>> start Recorded information

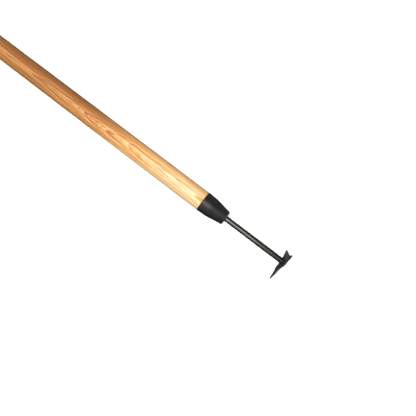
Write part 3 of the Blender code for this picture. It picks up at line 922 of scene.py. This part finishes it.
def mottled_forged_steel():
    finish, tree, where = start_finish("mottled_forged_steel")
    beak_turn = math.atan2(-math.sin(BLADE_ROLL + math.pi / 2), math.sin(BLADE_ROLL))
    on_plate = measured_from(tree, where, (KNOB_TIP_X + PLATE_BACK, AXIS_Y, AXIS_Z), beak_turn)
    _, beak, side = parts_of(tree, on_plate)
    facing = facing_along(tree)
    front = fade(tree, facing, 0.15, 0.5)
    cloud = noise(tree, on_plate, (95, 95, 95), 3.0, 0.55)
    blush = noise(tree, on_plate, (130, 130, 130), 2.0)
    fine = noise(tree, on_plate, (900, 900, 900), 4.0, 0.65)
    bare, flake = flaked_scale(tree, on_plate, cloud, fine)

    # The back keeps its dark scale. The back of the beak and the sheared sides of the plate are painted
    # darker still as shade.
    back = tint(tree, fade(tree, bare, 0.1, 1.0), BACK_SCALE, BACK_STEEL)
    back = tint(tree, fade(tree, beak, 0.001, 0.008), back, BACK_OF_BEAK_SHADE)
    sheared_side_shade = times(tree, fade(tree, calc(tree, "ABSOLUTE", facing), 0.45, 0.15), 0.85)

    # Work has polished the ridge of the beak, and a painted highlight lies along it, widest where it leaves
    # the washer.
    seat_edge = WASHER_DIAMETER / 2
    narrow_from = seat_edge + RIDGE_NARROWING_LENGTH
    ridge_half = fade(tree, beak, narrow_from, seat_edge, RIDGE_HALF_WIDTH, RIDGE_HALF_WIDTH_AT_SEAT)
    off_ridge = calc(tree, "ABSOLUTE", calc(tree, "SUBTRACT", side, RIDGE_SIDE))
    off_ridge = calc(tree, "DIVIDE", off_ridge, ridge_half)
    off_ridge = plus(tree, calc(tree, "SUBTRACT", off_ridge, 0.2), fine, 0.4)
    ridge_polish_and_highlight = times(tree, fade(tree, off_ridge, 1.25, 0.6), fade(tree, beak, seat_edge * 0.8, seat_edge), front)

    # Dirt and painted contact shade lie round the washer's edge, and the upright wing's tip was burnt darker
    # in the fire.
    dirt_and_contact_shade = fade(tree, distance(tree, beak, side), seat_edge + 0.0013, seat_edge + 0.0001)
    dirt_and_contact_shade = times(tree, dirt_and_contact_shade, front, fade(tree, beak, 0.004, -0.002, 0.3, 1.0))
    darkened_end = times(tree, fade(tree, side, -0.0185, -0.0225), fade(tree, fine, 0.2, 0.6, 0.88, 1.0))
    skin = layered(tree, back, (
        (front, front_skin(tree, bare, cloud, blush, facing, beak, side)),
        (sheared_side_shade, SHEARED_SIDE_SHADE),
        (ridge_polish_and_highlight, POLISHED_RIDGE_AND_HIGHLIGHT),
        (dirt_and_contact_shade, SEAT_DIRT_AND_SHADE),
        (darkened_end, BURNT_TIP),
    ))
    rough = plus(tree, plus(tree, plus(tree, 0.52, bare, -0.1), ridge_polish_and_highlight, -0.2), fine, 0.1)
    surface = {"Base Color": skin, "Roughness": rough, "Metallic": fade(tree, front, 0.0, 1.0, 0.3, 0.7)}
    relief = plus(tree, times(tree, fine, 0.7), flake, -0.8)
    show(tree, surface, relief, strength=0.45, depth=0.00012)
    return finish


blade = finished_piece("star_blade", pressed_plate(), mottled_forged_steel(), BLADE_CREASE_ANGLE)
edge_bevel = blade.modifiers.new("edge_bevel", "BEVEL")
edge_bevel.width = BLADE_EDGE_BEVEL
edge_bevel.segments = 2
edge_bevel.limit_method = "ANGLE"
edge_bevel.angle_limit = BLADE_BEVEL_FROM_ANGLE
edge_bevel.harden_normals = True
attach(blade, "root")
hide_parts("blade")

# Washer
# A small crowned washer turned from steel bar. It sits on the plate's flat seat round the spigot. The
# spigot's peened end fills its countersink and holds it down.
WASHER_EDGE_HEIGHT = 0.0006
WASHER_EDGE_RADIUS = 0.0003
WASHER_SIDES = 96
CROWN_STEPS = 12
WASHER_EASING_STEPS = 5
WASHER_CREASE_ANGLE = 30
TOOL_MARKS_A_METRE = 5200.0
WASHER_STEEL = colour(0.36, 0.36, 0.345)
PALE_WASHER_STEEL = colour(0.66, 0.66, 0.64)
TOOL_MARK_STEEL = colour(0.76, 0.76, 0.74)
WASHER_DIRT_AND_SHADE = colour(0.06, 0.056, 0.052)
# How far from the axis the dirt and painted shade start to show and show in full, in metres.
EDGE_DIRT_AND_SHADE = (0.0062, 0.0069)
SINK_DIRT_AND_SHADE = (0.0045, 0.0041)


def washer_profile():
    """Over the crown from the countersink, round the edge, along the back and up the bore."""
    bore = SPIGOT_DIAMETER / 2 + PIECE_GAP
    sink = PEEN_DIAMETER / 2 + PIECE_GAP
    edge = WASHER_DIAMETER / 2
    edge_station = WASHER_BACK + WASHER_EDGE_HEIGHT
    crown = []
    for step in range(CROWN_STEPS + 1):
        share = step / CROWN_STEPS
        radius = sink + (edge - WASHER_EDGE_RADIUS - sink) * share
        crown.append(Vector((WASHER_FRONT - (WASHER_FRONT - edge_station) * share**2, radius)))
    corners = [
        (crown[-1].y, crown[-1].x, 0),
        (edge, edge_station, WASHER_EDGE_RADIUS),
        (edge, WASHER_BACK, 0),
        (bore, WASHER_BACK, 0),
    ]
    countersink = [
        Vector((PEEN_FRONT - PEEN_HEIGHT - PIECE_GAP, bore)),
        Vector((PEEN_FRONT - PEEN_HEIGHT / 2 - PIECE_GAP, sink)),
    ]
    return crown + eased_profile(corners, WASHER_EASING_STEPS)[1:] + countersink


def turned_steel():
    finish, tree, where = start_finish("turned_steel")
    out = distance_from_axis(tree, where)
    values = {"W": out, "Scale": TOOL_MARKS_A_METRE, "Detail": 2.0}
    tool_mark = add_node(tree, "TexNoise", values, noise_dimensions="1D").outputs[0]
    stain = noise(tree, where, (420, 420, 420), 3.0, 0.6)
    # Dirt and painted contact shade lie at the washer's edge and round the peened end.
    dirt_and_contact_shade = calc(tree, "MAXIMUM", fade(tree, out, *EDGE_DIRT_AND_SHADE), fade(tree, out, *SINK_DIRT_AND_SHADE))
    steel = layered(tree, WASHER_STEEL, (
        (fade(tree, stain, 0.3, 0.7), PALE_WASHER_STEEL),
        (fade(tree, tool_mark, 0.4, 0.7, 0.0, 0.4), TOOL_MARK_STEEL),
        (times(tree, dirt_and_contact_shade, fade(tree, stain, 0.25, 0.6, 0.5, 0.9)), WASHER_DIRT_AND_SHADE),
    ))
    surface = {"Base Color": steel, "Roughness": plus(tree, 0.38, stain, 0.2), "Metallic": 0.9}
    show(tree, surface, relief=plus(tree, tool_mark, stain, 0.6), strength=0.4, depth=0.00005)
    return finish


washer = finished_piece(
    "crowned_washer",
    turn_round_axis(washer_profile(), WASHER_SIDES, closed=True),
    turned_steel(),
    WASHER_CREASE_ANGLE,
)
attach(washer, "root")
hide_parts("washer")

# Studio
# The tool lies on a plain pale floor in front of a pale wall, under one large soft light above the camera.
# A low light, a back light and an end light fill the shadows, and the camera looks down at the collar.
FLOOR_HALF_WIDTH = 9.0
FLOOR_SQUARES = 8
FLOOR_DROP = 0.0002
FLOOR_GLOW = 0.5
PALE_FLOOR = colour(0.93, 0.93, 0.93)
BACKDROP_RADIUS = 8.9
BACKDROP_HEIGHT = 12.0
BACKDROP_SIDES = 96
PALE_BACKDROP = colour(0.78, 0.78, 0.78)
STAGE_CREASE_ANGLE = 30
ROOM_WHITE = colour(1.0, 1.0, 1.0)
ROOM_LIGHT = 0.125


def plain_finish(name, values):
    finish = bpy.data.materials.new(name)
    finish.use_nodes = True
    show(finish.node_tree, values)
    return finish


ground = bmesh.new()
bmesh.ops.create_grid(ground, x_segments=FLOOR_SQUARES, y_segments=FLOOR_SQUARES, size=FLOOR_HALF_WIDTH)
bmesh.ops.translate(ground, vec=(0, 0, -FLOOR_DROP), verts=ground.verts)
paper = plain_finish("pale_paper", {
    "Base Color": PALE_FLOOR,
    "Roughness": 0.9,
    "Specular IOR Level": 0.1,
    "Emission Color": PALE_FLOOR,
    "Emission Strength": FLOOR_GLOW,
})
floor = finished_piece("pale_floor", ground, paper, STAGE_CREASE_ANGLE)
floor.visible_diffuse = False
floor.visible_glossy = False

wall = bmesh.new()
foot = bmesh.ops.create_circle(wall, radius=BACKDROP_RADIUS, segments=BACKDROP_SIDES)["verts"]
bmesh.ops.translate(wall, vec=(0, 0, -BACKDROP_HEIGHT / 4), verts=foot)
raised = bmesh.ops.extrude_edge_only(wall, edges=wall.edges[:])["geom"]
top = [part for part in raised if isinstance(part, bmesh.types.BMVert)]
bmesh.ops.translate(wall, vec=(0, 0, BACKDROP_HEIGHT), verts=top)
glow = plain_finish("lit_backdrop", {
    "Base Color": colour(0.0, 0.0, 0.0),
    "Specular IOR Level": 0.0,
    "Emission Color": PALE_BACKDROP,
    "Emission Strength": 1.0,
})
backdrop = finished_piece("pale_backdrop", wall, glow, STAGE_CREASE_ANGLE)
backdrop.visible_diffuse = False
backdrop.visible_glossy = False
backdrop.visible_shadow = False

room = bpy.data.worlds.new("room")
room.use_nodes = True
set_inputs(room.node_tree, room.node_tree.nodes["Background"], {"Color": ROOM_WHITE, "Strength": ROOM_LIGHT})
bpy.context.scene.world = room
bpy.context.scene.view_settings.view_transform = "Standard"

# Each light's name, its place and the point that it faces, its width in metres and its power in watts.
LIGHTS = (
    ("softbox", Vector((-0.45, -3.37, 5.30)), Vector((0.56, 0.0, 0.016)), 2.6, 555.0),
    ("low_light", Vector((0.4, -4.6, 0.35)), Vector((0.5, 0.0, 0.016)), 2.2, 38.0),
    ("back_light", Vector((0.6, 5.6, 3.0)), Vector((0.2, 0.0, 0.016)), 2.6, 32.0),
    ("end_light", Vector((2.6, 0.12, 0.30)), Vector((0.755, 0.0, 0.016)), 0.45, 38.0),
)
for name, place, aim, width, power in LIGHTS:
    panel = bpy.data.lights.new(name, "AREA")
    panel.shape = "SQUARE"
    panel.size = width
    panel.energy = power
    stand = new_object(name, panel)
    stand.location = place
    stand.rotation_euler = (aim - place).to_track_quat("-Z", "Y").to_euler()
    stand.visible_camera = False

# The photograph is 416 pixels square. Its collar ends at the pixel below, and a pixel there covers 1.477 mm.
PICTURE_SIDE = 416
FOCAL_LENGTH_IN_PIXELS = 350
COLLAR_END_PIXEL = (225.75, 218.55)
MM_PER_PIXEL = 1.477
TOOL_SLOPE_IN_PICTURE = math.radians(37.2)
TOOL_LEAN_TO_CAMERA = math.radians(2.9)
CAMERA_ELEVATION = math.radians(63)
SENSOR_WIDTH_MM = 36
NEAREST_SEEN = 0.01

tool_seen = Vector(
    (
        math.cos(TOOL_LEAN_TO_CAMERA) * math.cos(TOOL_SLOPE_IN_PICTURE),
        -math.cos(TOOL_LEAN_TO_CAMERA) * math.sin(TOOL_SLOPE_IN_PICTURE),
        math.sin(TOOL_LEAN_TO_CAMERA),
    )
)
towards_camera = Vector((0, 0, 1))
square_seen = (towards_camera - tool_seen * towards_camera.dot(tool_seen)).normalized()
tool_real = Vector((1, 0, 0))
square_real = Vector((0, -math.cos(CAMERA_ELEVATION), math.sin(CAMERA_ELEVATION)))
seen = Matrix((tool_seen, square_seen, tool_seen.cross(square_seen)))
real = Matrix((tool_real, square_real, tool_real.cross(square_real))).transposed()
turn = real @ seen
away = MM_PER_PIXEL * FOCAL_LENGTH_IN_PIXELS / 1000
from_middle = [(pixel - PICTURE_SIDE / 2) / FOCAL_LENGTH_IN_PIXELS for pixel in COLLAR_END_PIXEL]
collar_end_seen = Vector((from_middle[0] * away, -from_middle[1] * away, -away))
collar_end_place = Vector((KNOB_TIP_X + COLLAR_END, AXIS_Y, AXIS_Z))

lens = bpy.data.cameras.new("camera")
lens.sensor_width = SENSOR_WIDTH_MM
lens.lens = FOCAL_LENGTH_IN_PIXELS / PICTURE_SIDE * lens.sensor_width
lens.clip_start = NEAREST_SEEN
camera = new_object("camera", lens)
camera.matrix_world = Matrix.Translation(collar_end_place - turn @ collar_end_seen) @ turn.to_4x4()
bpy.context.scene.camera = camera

>> end Recorded information

**The problem**
Write out, unaltered, the lines from the opening of the listing through the line that includes "0.45, 0.15), 0.85)".

**Correct result**
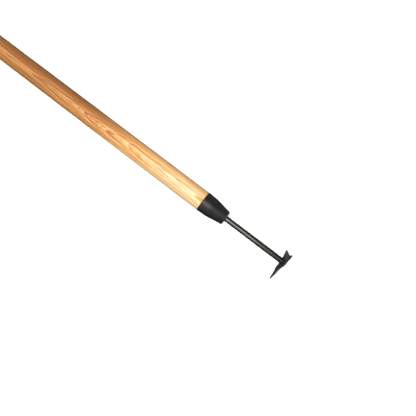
Write part 3 of the Blender code for this picture. It picks up at line 922 of scene.py. This part finishes it.
def mottled_forged_steel():
    finish, tree, where = start_finish("mottled_forged_steel")
    beak_turn = math.atan2(-math.sin(BLADE_ROLL + math.pi / 2), math.sin(BLADE_ROLL))
    on_plate = measured_from(tree, where, (KNOB_TIP_X + PLATE_BACK, AXIS_Y, AXIS_Z), beak_turn)
    _, beak, side = parts_of(tree, on_plate)
    facing = facing_along(tree)
    front = fade(tree, facing, 0.15, 0.5)
    cloud = noise(tree, on_plate, (95, 95, 95), 3.0, 0.55)
    blush = noise(tree, on_plate, (130, 130, 130), 2.0)
    fine = noise(tree, on_plate, (900, 900, 900), 4.0, 0.65)
    bare, flake = flaked_scale(tree, on_plate, cloud, fine)

    # The back keeps its dark scale. The back of the beak and the sheared sides of the plate are painted
    # darker still as shade.
    back = tint(tree, fade(tree, bare, 0.1, 1.0), BACK_SCALE, BACK_STEEL)
    back = tint(tree, fade(tree, beak, 0.001, 0.008), back, BACK_OF_BEAK_SHADE)
    sheared_side_shade = times(tree, fade(tree, calc(tree, "ABSOLUTE", facing), 0.45, 0.15), 0.85)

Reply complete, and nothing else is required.